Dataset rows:
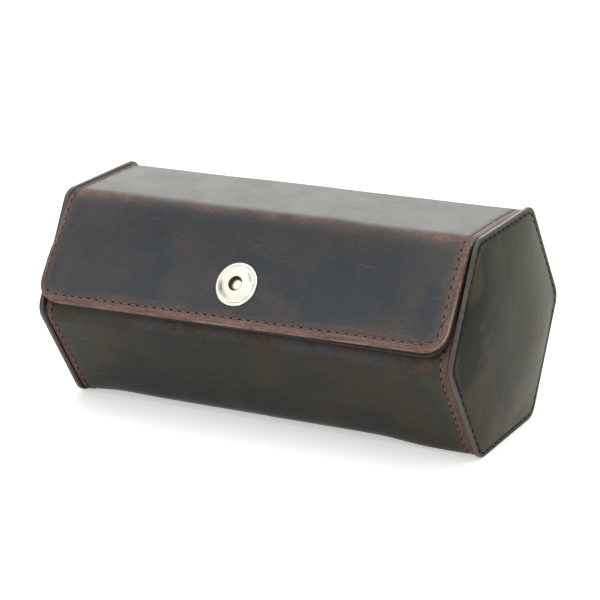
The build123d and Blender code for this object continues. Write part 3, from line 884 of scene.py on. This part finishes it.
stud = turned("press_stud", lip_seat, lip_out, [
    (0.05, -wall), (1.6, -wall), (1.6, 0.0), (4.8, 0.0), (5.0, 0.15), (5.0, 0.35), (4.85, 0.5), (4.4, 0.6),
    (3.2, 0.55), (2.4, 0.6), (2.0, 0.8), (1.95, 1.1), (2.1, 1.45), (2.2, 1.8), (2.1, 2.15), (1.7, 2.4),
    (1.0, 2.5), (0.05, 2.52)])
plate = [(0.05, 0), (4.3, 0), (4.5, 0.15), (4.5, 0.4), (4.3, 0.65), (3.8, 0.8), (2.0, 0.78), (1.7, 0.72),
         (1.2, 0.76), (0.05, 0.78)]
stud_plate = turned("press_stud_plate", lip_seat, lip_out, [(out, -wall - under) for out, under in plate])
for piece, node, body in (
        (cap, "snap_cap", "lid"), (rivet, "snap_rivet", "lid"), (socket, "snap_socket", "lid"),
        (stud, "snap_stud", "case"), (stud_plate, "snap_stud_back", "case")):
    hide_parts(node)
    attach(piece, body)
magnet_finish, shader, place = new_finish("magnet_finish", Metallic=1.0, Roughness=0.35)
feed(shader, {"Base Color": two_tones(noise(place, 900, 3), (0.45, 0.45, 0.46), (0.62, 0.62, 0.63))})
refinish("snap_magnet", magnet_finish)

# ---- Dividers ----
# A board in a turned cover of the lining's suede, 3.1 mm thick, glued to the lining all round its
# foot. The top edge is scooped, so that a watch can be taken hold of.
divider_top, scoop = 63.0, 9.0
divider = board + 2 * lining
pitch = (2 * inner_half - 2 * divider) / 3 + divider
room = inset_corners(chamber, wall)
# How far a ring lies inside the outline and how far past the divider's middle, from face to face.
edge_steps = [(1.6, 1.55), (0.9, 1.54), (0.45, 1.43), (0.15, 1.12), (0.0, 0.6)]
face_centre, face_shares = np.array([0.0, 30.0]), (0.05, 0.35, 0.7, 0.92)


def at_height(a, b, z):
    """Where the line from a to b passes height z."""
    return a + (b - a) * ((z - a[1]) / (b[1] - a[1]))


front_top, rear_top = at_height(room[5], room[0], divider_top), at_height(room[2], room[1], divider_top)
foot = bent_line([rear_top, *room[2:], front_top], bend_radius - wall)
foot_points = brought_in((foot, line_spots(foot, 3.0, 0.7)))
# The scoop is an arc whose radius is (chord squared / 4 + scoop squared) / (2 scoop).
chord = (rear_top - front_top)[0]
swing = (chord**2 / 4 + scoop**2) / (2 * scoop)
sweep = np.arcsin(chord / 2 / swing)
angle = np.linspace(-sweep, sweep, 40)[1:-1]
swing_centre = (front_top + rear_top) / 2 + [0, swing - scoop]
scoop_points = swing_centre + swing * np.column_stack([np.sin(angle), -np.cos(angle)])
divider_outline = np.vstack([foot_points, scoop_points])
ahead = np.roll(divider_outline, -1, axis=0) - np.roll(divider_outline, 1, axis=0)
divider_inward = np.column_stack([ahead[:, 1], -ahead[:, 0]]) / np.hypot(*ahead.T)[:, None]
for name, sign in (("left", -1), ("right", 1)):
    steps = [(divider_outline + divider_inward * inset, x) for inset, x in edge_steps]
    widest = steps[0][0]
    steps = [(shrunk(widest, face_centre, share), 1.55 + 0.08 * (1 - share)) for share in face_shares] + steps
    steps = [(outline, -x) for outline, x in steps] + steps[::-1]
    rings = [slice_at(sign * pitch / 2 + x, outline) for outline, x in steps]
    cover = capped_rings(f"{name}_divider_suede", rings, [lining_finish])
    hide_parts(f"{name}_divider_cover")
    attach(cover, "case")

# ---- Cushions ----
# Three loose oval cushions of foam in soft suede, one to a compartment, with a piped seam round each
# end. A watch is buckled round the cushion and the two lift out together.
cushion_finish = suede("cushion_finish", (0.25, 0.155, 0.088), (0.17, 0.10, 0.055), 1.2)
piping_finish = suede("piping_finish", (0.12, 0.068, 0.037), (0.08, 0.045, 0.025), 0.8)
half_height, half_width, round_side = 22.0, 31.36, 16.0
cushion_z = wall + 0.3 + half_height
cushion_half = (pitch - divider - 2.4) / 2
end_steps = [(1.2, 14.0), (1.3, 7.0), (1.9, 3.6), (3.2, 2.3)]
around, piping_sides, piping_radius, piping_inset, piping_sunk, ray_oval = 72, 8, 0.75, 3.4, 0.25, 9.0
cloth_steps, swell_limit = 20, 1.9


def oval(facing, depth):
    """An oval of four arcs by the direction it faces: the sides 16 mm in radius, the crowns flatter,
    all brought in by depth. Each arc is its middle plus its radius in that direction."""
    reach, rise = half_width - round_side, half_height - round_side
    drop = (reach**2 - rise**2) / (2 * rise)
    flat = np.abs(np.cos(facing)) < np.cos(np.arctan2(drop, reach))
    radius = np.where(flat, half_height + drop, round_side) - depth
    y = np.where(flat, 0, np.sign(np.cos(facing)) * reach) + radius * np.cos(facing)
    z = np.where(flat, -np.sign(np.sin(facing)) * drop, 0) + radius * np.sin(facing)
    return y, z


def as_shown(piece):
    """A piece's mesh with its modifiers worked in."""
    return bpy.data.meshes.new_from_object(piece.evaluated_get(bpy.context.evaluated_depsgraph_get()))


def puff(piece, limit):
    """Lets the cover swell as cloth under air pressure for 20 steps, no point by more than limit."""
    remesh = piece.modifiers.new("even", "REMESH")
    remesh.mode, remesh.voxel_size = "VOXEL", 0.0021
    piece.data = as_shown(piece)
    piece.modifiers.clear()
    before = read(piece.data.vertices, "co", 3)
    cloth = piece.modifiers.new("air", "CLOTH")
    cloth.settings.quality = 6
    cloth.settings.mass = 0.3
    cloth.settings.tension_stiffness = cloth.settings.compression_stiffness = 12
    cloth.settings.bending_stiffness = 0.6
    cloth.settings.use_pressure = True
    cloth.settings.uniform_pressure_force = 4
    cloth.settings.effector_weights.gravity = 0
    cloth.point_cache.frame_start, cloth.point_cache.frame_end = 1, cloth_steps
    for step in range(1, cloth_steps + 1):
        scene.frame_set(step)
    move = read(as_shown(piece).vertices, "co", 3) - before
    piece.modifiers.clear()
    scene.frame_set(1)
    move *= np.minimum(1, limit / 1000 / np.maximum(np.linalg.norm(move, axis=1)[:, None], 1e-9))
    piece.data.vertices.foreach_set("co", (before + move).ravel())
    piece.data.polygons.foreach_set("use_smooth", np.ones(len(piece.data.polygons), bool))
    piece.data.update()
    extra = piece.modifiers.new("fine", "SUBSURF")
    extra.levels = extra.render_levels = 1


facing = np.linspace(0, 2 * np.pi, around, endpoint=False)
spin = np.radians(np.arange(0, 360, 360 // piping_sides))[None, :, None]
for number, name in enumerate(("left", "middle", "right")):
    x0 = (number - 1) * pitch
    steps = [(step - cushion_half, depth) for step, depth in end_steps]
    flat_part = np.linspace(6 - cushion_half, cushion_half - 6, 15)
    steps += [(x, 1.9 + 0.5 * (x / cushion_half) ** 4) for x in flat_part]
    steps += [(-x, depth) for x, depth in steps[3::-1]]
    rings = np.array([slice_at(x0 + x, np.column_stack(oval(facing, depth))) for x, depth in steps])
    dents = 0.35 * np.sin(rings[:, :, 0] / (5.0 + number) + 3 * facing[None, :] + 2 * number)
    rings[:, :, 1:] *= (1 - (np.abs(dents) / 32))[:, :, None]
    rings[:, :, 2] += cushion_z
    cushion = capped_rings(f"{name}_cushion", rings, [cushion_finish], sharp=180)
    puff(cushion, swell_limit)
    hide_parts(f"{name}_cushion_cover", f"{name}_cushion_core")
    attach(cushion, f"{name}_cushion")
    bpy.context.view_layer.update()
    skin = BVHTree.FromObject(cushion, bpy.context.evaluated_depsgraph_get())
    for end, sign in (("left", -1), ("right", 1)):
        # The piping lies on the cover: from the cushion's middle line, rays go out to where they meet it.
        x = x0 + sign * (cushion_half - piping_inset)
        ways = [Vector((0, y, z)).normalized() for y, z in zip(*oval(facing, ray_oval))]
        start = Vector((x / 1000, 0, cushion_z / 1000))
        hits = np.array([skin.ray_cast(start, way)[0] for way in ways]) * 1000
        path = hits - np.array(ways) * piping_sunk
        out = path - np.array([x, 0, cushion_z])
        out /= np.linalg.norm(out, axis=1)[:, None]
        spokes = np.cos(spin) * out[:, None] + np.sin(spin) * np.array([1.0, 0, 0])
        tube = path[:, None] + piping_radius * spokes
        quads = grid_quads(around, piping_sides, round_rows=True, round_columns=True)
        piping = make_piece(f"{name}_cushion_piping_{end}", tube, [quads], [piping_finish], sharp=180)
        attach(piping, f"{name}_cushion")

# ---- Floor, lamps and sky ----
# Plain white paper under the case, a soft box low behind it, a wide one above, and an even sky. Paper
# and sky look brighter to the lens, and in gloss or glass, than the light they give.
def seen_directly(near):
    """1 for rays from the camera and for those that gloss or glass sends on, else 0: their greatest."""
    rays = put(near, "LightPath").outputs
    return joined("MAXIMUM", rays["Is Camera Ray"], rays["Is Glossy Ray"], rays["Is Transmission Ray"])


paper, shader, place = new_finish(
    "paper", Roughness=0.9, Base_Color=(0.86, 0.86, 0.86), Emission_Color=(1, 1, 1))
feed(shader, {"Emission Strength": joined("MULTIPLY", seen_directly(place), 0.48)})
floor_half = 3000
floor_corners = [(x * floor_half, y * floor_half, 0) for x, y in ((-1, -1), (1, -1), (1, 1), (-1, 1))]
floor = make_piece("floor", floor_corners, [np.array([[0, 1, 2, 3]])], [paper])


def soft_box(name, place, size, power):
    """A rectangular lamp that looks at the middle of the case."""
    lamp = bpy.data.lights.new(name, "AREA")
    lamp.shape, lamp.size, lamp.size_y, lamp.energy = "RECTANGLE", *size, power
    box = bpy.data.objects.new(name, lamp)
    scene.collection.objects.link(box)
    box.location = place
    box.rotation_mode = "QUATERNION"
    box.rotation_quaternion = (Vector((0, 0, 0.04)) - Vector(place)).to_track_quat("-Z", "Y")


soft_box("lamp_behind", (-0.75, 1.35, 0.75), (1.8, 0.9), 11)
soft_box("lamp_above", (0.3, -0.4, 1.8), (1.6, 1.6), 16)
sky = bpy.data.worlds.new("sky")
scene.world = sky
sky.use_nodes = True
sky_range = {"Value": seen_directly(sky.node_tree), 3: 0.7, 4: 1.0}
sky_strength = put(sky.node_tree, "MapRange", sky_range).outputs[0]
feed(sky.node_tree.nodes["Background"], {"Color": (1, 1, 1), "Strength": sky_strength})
...
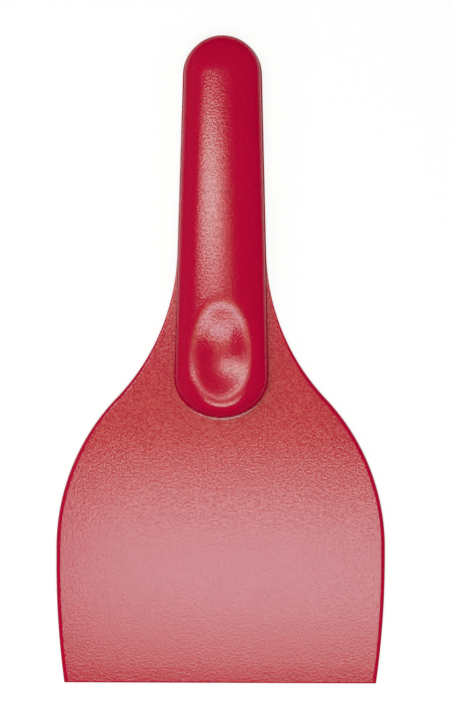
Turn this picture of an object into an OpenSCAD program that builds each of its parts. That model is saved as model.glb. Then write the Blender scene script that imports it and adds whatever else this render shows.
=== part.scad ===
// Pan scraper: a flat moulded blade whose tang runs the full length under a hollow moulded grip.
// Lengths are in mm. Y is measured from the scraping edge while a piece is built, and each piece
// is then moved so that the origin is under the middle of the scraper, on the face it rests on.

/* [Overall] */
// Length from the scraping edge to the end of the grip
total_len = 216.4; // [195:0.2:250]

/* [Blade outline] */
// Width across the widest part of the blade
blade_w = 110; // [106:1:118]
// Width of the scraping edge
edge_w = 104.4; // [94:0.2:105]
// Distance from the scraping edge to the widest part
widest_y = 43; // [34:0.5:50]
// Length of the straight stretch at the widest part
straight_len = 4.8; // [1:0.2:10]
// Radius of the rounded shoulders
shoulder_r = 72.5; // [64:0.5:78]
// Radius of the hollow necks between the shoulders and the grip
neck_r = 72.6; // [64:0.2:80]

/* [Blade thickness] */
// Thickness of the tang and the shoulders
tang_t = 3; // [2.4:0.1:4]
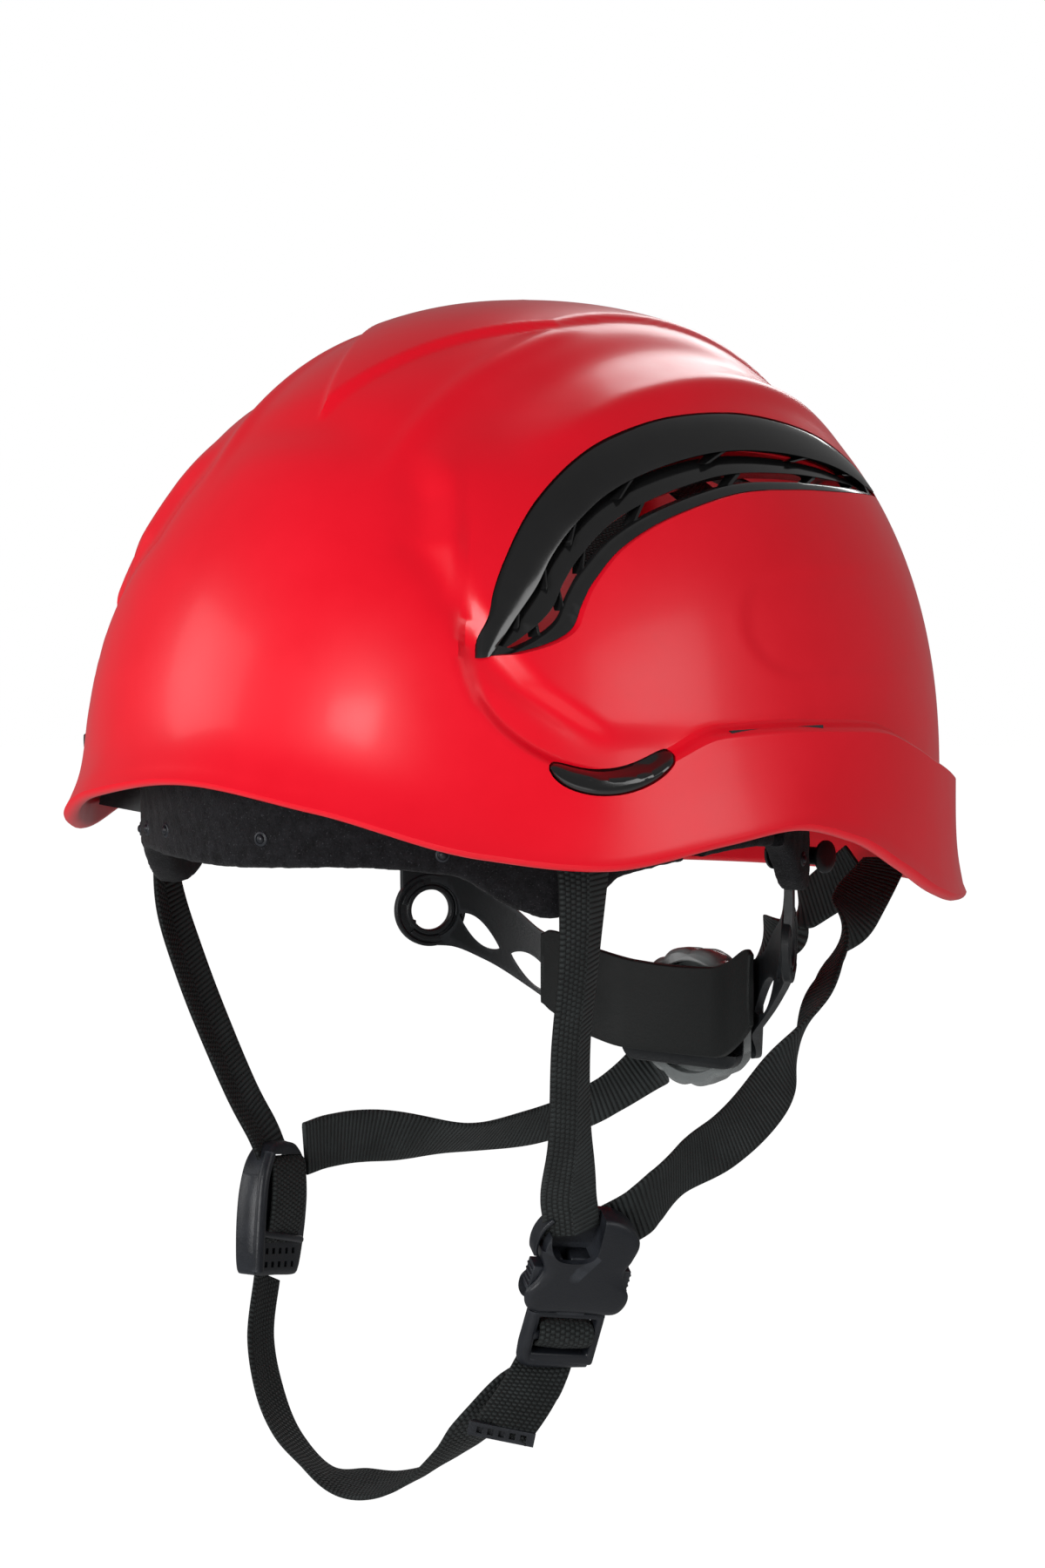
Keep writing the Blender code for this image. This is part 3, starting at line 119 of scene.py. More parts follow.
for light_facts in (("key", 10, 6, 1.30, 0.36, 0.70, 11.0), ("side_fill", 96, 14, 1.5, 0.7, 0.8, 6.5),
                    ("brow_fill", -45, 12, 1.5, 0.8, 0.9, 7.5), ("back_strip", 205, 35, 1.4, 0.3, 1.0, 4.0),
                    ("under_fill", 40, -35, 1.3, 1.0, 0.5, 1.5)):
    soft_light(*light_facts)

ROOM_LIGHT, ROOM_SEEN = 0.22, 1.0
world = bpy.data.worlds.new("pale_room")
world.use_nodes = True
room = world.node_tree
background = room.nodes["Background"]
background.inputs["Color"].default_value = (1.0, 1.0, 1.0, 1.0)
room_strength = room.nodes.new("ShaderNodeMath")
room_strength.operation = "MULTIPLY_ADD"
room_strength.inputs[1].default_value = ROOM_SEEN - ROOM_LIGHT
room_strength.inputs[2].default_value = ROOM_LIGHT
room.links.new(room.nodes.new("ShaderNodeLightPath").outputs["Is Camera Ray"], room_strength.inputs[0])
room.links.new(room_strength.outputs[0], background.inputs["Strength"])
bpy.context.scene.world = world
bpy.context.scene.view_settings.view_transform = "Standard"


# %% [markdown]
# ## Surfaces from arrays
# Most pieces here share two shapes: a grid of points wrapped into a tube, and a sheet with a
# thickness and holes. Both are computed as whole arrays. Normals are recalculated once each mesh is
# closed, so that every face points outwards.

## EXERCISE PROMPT
Count the lines of the material that include the word "scene", then state only the total.

## SOLUTION FOR THIS EXERCISE
9